Task prompt: Print the entire listing. Each line must match the original exactly.

Data for this task:
________________________

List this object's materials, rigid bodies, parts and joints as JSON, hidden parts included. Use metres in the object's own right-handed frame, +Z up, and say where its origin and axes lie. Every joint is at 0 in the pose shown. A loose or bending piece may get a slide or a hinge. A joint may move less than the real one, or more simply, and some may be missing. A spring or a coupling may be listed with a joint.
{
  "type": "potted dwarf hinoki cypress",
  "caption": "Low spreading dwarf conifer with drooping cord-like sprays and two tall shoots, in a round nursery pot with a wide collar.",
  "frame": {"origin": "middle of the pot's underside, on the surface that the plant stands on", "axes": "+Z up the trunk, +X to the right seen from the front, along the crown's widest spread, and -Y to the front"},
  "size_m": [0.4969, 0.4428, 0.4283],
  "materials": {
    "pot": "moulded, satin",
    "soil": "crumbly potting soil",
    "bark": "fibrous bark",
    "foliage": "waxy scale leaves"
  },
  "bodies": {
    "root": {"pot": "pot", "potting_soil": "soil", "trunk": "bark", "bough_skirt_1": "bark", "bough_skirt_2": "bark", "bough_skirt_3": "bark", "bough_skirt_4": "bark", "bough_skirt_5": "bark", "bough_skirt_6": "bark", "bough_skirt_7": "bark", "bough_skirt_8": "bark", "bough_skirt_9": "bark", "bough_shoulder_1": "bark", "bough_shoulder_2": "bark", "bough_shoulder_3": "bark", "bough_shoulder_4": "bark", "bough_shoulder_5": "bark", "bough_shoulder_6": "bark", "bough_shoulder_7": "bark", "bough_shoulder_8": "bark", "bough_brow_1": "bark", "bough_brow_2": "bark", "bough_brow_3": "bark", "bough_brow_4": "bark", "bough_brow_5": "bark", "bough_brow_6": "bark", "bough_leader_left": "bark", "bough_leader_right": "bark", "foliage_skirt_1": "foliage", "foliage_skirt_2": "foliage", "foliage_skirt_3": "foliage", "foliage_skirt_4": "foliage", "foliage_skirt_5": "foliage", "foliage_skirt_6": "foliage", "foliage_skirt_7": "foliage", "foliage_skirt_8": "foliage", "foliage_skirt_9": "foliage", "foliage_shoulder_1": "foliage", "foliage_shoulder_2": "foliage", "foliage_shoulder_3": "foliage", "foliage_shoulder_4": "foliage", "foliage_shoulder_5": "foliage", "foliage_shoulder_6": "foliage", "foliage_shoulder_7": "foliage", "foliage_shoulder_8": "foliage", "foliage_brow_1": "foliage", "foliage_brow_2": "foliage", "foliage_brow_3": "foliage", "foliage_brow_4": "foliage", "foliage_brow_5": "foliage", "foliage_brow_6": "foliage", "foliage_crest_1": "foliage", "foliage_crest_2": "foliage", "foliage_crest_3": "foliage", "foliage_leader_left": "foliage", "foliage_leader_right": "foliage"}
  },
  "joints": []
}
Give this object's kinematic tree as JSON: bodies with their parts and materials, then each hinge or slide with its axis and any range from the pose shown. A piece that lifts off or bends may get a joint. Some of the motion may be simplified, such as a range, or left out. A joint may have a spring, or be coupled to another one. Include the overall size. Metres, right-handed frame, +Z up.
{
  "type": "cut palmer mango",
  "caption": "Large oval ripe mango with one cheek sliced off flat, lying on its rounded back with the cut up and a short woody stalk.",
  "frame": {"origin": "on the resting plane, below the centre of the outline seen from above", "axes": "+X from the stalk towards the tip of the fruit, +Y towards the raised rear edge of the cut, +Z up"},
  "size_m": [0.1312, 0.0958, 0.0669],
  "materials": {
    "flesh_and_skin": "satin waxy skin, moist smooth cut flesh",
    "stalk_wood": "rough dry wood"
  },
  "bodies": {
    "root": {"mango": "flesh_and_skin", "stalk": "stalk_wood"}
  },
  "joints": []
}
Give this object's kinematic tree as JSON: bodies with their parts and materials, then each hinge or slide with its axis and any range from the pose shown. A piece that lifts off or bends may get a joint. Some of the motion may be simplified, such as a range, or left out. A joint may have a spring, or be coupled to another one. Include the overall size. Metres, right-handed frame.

________________________

Finished exercise:
List this object's materials, rigid bodies, parts and joints as JSON, hidden parts included. Use metres in the object's own right-handed frame, +Z up, and say where its origin and axes lie. Every joint is at 0 in the pose shown. A loose or bending piece may get a slide or a hinge. A joint may move less than the real one, or more simply, and some may be missing. A spring or a coupling may be listed with a joint.
{
  "type": "potted dwarf hinoki cypress",
  "caption": "Low spreading dwarf conifer with drooping cord-like sprays and two tall shoots, in a round nursery pot with a wide collar.",
  "frame": {"origin": "middle of the pot's underside, on the surface that the plant stands on", "axes": "+Z up the trunk, +X to the right seen from the front, along the crown's widest spread, and -Y to the front"},
  "size_m": [0.4969, 0.4428, 0.4283],
  "materials": {
    "pot": "moulded, satin",
    "soil": "crumbly potting soil",
    "bark": "fibrous bark",
    "foliage": "waxy scale leaves"
  },
  "bodies": {
    "root": {"pot": "pot", "potting_soil": "soil", "trunk": "bark", "bough_skirt_1": "bark", "bough_skirt_2": "bark", "bough_skirt_3": "bark", "bough_skirt_4": "bark", "bough_skirt_5": "bark", "bough_skirt_6": "bark", "bough_skirt_7": "bark", "bough_skirt_8": "bark", "bough_skirt_9": "bark", "bough_shoulder_1": "bark", "bough_shoulder_2": "bark", "bough_shoulder_3": "bark", "bough_shoulder_4": "bark", "bough_shoulder_5": "bark", "bough_shoulder_6": "bark", "bough_shoulder_7": "bark", "bough_shoulder_8": "bark", "bough_brow_1": "bark", "bough_brow_2": "bark", "bough_brow_3": "bark", "bough_brow_4": "bark", "bough_brow_5": "bark", "bough_brow_6": "bark", "bough_leader_left": "bark", "bough_leader_right": "bark", "foliage_skirt_1": "foliage", "foliage_skirt_2": "foliage", "foliage_skirt_3": "foliage", "foliage_skirt_4": "foliage", "foliage_skirt_5": "foliage", "foliage_skirt_6": "foliage", "foliage_skirt_7": "foliage", "foliage_skirt_8": "foliage", "foliage_skirt_9": "foliage", "foliage_shoulder_1": "foliage", "foliage_shoulder_2": "foliage", "foliage_shoulder_3": "foliage", "foliage_shoulder_4": "foliage", "foliage_shoulder_5": "foliage", "foliage_shoulder_6": "foliage", "foliage_shoulder_7": "foliage", "foliage_shoulder_8": "foliage", "foliage_brow_1": "foliage", "foliage_brow_2": "foliage", "foliage_brow_3": "foliage", "foliage_brow_4": "foliage", "foliage_brow_5": "foliage", "foliage_brow_6": "foliage", "foliage_crest_1": "foliage", "foliage_crest_2": "foliage", "foliage_crest_3": "foliage", "foliage_leader_left": "foliage", "foliage_leader_right": "foliage"}
  },
  "joints": []
}
Give this object's kinematic tree as JSON: bodies with their parts and materials, then each hinge or slide with its axis and any range from the pose shown. A piece that lifts off or bends may get a joint. Some of the motion may be simplified, such as a range, or left out. A joint may have a spring, or be coupled to another one. Include the overall size. Metres, right-handed frame, +Z up.
{
  "type": "cut palmer mango",
  "caption": "Large oval ripe mango with one cheek sliced off flat, lying on its rounded back with the cut up and a short woody stalk.",
  "frame": {"origin": "on the resting plane, below the centre of the outline seen from above", "axes": "+X from the stalk towards the tip of the fruit, +Y towards the raised rear edge of the cut, +Z up"},
  "size_m": [0.1312, 0.0958, 0.0669],
  "materials": {
    "flesh_and_skin": "satin waxy skin, moist smooth cut flesh",
    "stalk_wood": "rough dry wood"
  },
  "bodies": {
    "root": {"mango": "flesh_and_skin", "stalk": "stalk_wood"}
  },
  "joints": []
}
Give this object's kinematic tree as JSON: bodies with their parts and materials, then each hinge or slide with its axis and any range from the pose shown. A piece that lifts off or bends may get a joint. Some of the motion may be simplified, such as a range, or left out. A joint may have a spring, or be coupled to another one. Include the overall size. Metres, right-handed frame.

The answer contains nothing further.